Actuellement, les données issues des greffes des
tribunaux à compétence commerciale centralisées dans le registre national du
commerce et des sociétés, et celles centralisées dans nos registres de propriété
industrielle (marques, brevets et dessins & modèles) sont accessibles sur data.inpi.fr.
Nous maîtrisons donc déjà la procédure de sécurité très forte qu’impose cette
mise à disposition des données, et gérons même des données confidentielles,
avec notamment certains
comptes annuels. Dans le prolongement de ce qui a été réalisé pour le RNCS, les
données du RNE seront également consultables sur ce même portail, de façon
libre, gratuite et sécurisée. Quelques données pourront également être amenées
à rester confidentielles, lorsque, par exemple, le gérant ne souhaite pas, dans
certains cas, publier ses comptes annuels, ou dans le cas de données relatives
aux bénéficiaires effectifs (par exemple le jour de naissance).
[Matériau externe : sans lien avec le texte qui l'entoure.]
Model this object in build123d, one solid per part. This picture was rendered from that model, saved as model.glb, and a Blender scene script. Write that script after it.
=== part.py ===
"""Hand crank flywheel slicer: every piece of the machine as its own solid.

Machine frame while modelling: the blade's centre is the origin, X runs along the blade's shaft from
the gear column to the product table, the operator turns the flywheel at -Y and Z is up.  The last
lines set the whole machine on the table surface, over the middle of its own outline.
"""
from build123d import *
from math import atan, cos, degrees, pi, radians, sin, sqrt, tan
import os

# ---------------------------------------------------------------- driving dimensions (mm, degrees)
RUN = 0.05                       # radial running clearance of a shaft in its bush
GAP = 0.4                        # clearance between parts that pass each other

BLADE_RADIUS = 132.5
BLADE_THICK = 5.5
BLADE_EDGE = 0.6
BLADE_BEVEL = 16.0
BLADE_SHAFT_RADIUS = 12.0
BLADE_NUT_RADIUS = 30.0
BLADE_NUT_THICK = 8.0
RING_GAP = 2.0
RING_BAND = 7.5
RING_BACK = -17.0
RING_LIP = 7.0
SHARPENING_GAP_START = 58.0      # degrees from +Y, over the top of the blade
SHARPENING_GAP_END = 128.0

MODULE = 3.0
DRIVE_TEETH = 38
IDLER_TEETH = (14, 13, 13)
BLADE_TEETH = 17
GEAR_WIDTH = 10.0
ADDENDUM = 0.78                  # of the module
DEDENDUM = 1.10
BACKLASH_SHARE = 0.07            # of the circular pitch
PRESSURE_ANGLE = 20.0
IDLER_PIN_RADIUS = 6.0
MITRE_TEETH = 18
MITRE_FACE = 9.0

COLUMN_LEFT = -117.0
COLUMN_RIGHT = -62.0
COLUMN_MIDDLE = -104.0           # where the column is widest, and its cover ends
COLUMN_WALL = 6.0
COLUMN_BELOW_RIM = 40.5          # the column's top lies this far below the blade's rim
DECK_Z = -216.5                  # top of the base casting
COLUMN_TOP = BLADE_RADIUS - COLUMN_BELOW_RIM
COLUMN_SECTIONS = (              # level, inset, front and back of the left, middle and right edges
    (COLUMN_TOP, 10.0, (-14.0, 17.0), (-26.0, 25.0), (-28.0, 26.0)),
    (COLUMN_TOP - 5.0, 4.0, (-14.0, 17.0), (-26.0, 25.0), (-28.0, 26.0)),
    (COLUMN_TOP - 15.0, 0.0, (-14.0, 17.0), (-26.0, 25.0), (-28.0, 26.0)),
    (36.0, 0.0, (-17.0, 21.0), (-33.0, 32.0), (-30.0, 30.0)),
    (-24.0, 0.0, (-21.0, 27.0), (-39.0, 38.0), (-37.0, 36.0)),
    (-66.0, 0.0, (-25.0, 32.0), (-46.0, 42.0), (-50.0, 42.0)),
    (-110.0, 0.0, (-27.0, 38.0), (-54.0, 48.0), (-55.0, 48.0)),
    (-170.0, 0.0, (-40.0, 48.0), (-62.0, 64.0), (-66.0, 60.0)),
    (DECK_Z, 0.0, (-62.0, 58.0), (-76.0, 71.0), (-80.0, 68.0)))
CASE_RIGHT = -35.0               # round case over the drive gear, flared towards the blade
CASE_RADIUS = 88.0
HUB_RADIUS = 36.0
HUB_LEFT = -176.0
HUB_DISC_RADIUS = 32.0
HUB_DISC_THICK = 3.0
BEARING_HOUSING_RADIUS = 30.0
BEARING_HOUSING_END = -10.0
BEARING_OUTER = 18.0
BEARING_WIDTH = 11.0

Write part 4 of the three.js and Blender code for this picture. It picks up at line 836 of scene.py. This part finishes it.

Nous saurons
donc mener à bien cette mission, en assurant la sécurité des données, tout en
participant à la transparence de la vie économique.
Quels sont les autres chantiers de l’INPI ?
Au-delà
du suivi juridique et des transpositions européennes, le sujet de la
dématérialisation occupe la majorité de notre temps. L’ensemble des procédures
tendent à être entièrement dématérialisées. Le bulletin officiel de la
propriété industrielle est actuellement proposé en format PDF. Dès 2022, nous
envisageons donc de le transformer en format « base de données », le rendant
accessible sur DATA INPI, avec un accès de recherche global. À terme, DATA INPI
vise à devenir la plateforme de référence des données économiques.